Au Cachemire, région himalayenne disputée dont les deux pays revendiquent l'intégralité et divisée de facto entre eux, la ligne de cessez-le-feu est en état d'alerte permanente. Bombardements et tirs transfrontaliers y font ces temps-ci des victimes presque quotidiennement.
Quelques jours à peine avant l'anniversaire de la Partition, côté pakistanais, une femme de la famille de Muhammad Haseeb a ainsi été abattue alors qu'elle travaillait dans un champ de le secteur de Nakyal.
"Nous ne savons pas quand nous tomberons sous une balle", raconte le jeune homme de 28 ans.
Côté indien, ce sont des dizaines de milliers de civils qui ont perdu la vie depuis trente ans dans la vallée du Cachemire, agitée par une insurrection séparatiste qui découle du conflit indo-pakistanais.
Rien que cette année, 40 insurgés ont été tués - selon les autorités indiennes - en tentant de s'introduire clandestinement dans la partie indienne du Cachemire. New Delhi accuse Islamabad de soutenir en sous-main la rébellion armée dans cette région poudrière, ce que dément le pouvoir pakistanais.
- Nouvelle génération -
Depuis un an et demi, les relations indo-pakistanaises sont particulièrement exécrables et aucune amélioration ne semble en vue.
Le mandat du Premier ministre indien Narendra Modi, élu en 2014, avait pourtant commencé par un réchauffement des liens avec Islamabad, culminant avec une visite surprise du leader nationaliste hindou au Pakistan à Noël 2015.
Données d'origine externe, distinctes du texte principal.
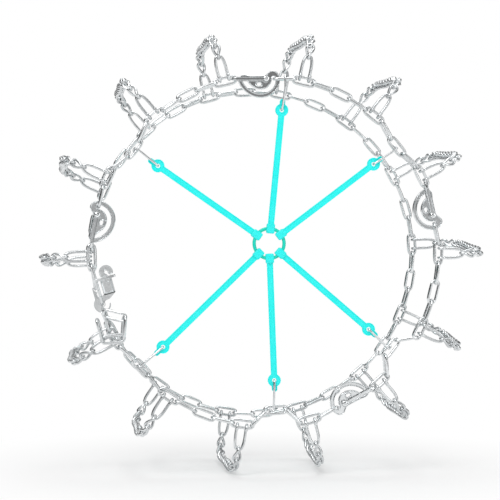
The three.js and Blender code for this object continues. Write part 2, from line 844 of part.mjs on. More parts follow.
function tensionerArm(eyeletDistance, turn) {
  const cut = hubRing(hubCord / 2 + gap);
  cut.rotateY(-turn);
  const half = strapDepth / 2;
  const sleeve = rectangle(-sleeveWidth / 2, sleeveWidth / 2,
    hubRadius - sleeveLength / 2, hubRadius + sleeveLength / 2);
  const strap = rectangle(-strapWidth / 2, strapWidth / 2, hubRadius + hubCord, eyeletDistance);
  const side = tabWidth / 2;
  const end = eyeletDistance + tabReach;
  const tab = polygon([[-side, eyeletDistance], [side, eyeletDistance],
    [side - tabTaper, end], [tabTaper - side, end]]);
  const additions = [
    prism(sleeve, -sleeveDepth / 2, sleeveDepth / 2),
    prism(strap, -half, half),
    prism(tab, -half, half),
    prism(disc(0, eyeletDistance, eyeletRadius), -half, half),
  ];
  return joinAndCut(additions, [cut, prism(disc(0, eyeletDistance, eyeletBore), -half - gap, half + gap)]);
}

function tensionerHook(bay, seat, eyelet) {
  const outward = bayOutward(bay);
  const lean = bay.kind === 'cam' ? 0 : tensionerLeanAngle * degree;
  const sideways = depthwise.clone().cross(outward);
  const forward = sideways.clone().multiplyScalar(Math.sin(lean))
    .addScaledVector(depthwise, -Math.cos(lean));
  const half = tensionerBar / 2;
  const corner = half * (Math.cos(lean) + Math.sin(lean));
  const clear = sideBar / 2 + gap + corner;
  const crown = sideBar / 2 + gap + half;
  const spread = clear / Math.cos(lean);
  const shift = (fromSeat, ahead, out) => fromSeat.clone()
    .addScaledVector(forward, ahead).addScaledVector(outward, out);
  const pull = seat.clone().sub(eyelet).setY(0).normalize();
  const through = strapDepth / 2 + gap + corner;
  const front = eyelet.clone().addScaledVector(depthwise, -through);
  const behind = eyelet.clone().addScaledVector(depthwise, through);
  const points = [
    shift(seat, -spread, -tensionerNose),
    shift(seat, -spread, crown),
    shift(seat, spread, crown),
    ...(bay.kind === 'cam' ? [shift(seat, spread, -camHookStraight)] : []),
    front,
    behind,
    behind.clone().addScaledVector(pull, tensionerTail),
  ];
  return mitredBar(points, tensionerBar, outward.clone().cross(forward));
}

[topCam, ...bays.filter((bay) => bay.kind === 'pulled')].forEach((bay, i) => {
  const seat = hookSeat(bay);
  const level = seat.clone().setY(-sidePlane);
  const setback = tensionerReach + (bay === topCam ? topArmSetback : 0);
  const eyelet = level.clone().addScaledVector(hubMiddle.clone().sub(level).normalize(), setback);
  const reach = eyelet.clone().sub(hubMiddle);
  const turn = Math.atan2(reach.x, reach.z);
  const arm = place(`tensioner_arm_${i + 1}`, tensionerArm(reach.length(), turn), turquoiseRubber, turn);
  arm.position.copy(hubMiddle);
  place(`tensioner_hook_${i + 1}`, tensionerHook(bay, seat, eyelet), zincSide);
});

export default net;
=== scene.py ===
"""A snow chain net in its fitted shape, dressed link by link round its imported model.

Lengths are in millimetres until a piece is finished, and in metres from then on. The frame is
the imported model's: +Z up, the outer side chain towards -Y, origin at the middle of the net.
"""
import json
import logging
import math
import random
from dataclasses import dataclass
from enum import Enum
from typing import Optional, Sequence

import bmesh
import bpy
from mathutils import Matrix, Vector

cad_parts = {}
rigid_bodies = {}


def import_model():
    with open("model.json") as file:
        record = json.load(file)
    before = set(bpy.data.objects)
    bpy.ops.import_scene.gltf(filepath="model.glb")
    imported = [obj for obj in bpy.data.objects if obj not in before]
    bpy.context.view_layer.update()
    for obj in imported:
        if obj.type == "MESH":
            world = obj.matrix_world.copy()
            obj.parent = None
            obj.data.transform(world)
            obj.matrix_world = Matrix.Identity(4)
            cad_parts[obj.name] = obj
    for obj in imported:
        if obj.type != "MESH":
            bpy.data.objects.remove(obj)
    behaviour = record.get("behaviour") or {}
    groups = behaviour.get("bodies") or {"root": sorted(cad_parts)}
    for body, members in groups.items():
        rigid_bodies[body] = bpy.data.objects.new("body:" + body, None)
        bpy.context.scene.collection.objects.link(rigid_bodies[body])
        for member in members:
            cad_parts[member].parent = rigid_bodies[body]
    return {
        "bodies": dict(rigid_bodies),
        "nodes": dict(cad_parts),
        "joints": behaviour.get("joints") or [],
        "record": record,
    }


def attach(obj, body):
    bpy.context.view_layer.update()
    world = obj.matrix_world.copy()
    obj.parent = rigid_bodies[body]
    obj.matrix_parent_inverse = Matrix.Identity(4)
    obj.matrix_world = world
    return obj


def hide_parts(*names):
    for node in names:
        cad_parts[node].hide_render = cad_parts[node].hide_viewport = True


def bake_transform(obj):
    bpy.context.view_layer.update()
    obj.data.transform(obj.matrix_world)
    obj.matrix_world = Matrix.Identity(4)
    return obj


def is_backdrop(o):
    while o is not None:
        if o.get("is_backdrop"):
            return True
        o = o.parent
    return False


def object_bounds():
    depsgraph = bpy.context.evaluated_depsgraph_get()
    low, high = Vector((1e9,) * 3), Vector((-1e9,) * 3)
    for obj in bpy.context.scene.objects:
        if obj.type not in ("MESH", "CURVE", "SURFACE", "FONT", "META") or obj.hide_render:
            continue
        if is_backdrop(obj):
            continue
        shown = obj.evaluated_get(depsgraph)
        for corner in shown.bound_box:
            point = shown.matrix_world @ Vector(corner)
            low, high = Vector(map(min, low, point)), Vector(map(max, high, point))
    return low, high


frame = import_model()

CAD_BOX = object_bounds()
LOG = logging.getLogger("net")

METRES = 0.001
RING_SIDES = 6
CAGE_GROWTH = 3.0 / (2.0 + math.cos(2.0 * math.pi / RING_SIDES))
CROWN_SHARES = ((0.058, 1.05), (0.767, 0.798), (1.1165, 0.0), (0.767, -0.798), (0.058, -1.05))
DEPTH = Vector((0.0, 1.0, 0.0))
LETTERS = "abcdefghijklmn"
# Wire is drawn this much thinner than its stock, and a link's weld this much thicker.
WIRE_EASE = 0.05
WELD_GROWTH = 1.14
RING_REACH = 1.01
# How far a cage bent in 45 degree steps shrinks when it is rounded off.
WRAP_SHRINK = 0.902
MERGE_DISTANCE = 0.001
EDGE_WIDTH = 0.35
RUBBER_EDGE_WIDTH = 0.5
EDGE_ANGLE = 32.0
EDGE_SEGMENTS = 2
HALVINGS = 60
CORNER_STEPS = 4


class Value:
    """A shader value that can stand in a Python sum."""

    def __init__(self, board: "Board", socket: bpy.types.NodeSocket) -> None:
        """Wraps one output socket.

        Args:
            board: The board that holds the socket's node.
            socket: The output socket.
        """
        self.board = board
        self.socket = socket

    def _math(self, operation: str, first: object, second: object) -> "Value":
        """Adds one Math node.

        Args:
            operation: The Math node's operation.
            first: A value or a number.
            second: A value or a number.

        Returns:
            The node's result.
        """
        return self.board.node("ShaderNodeMath", {"operation": operation}, {0: first, 1: second})

    def __add__(self, other: object) -> "Value":
        """Sum."""
        return self._math("ADD", self, other)

    def __radd__(self, other: object) -> "Value":
        """Sum, with a number first."""
        return self._math("ADD", other, self)

    def __sub__(self, other: object) -> "Value":
        """Difference."""
        return self._math("SUBTRACT", self, other)

    def __rsub__(self, other: object) -> "Value":
        """Difference, with a number first."""
        return self._math("SUBTRACT", other, self)

    def __mul__(self, other: object) -> "Value":
        """Product."""
        return self._math("MULTIPLY", self, other)

    def __rmul__(self, other: object) -> "Value":
        """Product, with a number first."""
        return self._math("MULTIPLY", other, self)

    def clamped(self) -> "Value":
        """The value held between zero and one."""
        return self.board.node("ShaderNodeClamp", {}, {"Value": self})


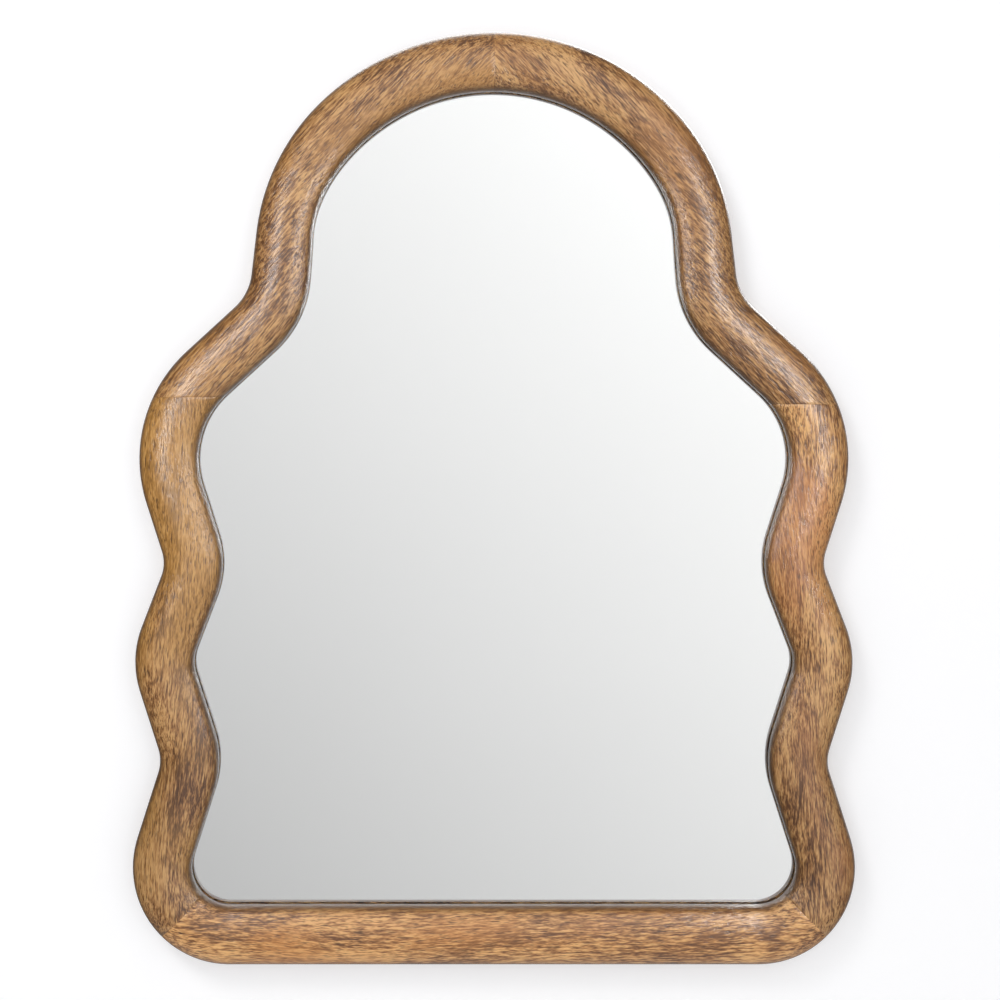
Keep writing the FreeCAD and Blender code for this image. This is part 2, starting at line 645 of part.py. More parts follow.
# the mitres run at 45 degrees through the corners' centres, so they meet at a point in the middle
rail_zone = bound("Part::Box", "rail_zone", Length=f"1.5 * {REACH}", Width=THROUGH, Height=f"1.5 * {REACH}")
rail_zone.Placement.Rotation = FreeCAD.Rotation(V(0, 1, 0), 135)
rail_zone.setExpression("Placement.Base.y", f"-{THROUGH}")
apex = "Sizes.corner_height + Sizes.corner_reach - Sizes.corner_radius"
rail_zone.setExpression("Placement.Base.z", apex)


def board(name, rough):
    holes = compound(f"{name}_holes", tools_for[name])
    nodes.append(boolean("Part::Cut", name, rough, holes))


board("bottom_rail", boolean("Part::Common", "bottom_rail_rough", ring_of_wood, rail_zone))
for hand, flip in HANDS:
    seam = f"Sizes.{hand}_seam_height"
    above = zone(f"above_{hand}_seam", flip, seam, f"{TOP} - {seam}")
    board(f"{hand}_arch", boolean("Part::Common", f"{hand}_arch_rough", ring_of_wood, above))
    below = zone(f"below_{hand}_seam", flip, "-Sizes.member_width", f"{seam} + Sizes.member_width")
    half_frame = boolean("Part::Common", f"{hand}_lower_half", ring_of_wood, below)
    board(f"{hand}_stile", boolean("Part::Cut", f"{hand}_stile_rough", half_frame, rail_zone))

# ---------------------------------------------------------------------------------------------------------
# Check and write
# ---------------------------------------------------------------------------------------------------------
doc.recompute()
failed = [thing.Name for thing in doc.Objects if {"Invalid", "Error"} & set(thing.State)]
if failed:
    raise RuntimeError(f"failed objects: {failed}")
loose = [thing.Name for thing in doc.Objects if thing.TypeId == "Sketcher::SketchObject" and not thing.FullyConstrained]
if loose:
    raise RuntimeError(f"sketches with free dimensions: {loose}")
section_area = Part.Face(section.Shape.Wires[0]).Area
if abs(member.Shape.Volume / (section_area * centreline.Shape.Length) - 1) > 0.01:
    raise RuntimeError("the member's volume is not its section's area times its length")
for node in nodes:
    if node.Shape.isNull() or not node.Shape.isValid() or not node.Shape.Solids:
        raise RuntimeError(f"{node.Label} has no valid solid")
os.makedirs("parts", exist_ok=True)
for node in nodes:
    node.Shape.exportStep(f"parts/{node.Label}.step")
    print(f"{node.Label:28s} {len(node.Shape.Solids):3d} solids {node.Shape.Volume / 1000:10.2f} cm3")
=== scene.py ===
import math

import bmesh
import bpy
import numpy as np
from bpy.props import FloatProperty, FloatVectorProperty, IntProperty, PointerProperty
from mathutils import Matrix, Vector


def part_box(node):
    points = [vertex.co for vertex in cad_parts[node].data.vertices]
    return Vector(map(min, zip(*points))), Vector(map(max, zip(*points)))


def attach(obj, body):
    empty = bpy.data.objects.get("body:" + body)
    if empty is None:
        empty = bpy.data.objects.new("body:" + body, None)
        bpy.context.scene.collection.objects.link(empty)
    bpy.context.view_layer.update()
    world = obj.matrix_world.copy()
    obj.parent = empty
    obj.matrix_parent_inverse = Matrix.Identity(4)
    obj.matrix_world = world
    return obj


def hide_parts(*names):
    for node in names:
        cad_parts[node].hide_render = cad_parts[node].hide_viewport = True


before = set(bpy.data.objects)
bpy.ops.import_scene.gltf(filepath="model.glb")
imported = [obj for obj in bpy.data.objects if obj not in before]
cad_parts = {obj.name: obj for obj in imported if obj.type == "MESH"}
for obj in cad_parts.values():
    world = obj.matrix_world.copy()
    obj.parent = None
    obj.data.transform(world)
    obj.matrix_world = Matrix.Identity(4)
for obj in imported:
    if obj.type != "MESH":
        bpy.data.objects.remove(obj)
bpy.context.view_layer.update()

bl_info = {
    "name": "Wavy Wall Mirror",
    "version": (1, 0, 0),
    "blender": (4, 5, 0),
    "location": "View3D > Sidebar > Mirror",
    "description": "Wall mirror in a wavy, round-fronted frame of solid lacquered wood",
    "category": "Object",
}

MM = 0.001
HANDS = (("left", -1), ("right", 1))
JOINT_WIDTH = 0.4 * MM  # of the bevel beside each joint's fine groove
NARROWEST = 642 * MM  # height at which the member is slimmest, down the sides of the arch
NARROW_SPREAD = 45 * MM
GLASS_PLAY = 0.5 * MM  # between the glass's edge and the rebate's wall
COAT_GAP = 0.03 * MM  # keeps the glass and the silvering from sharing a face
SCREW_SEAT = 0.23 * MM  # from the rings' bars to the outer leaf of the strap
WALL_GAP = 0.3 * MM
FLOOR_LEVEL = -0.4
VIEW_MIDDLE = Vector((6.2 * MM, 0, 391.1 * MM))  # of the photograph, a little right of the mirror's own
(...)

Mais une attaque contre une base militaire par un groupe jihadiste basé au Pakistan puis une série de crises ont fait s'effondrer les fragiles avancées entre les deux pays.
Symbole de ces tensions: les équipes indienne et pakistanaise de cricket, sport roi dans cette partie du monde, ne se sont pas affrontées en test-match de cinq jours depuis 2007.
"Tant qu'il y aura une Inde hindoue qui se pose miroir d'un Pakistan musulman, je ne vois aucune chance de réconciliation", estime Mani Shankar Aiyar, un ex-diplomate indien qui a été en poste au Pakistan.
Pour l'analyste politique pakistanais Hasan Askari, les relations indo-pakistanaises ont atteint un plus bas.
"La crispation actuelle entre l'Inde et le Pakistan est contre nature. Donc je ne pense pas qu'elle se maintiendra ainsi dans le futur", dit-il à l'AFP.
D'après lui, le blocage actuel vient de la fixation de l'Inde sur le dossier des mouvements jihadistes basés au Pakistan, qui empêche le règlement de tous les autres points de contention.
"Cela signifie qu'il n'y a presque aucune possibilité de dialogue dans un futur proche car le gouvernement pakistanais est incapable d'assurer à ses propres citoyens qu'il n'y aura pas d'activité terroriste (sur son sol), donc impossible de parler d'engagement envers l'Inde", juge-t-il.
Loin de la politique et des postures diplomatiques, Guneeta Singh Ballah, fondateur de l'ONG 1947 Partition Archive, place elle son espoir dans les jeunes générations des deux côtés de la frontière.
"La génération qui n'a pas connu la mort et la destruction (de 1947) nourrissait plus de haine envers l'autre camp que leurs parents", explique cette femme qui a recueilli le témoignage de milliers de survivants de la Partition.
Mais, "je pense que la nouvelle génération est plus résolue à tourner la page du passé", pondère-t-elle.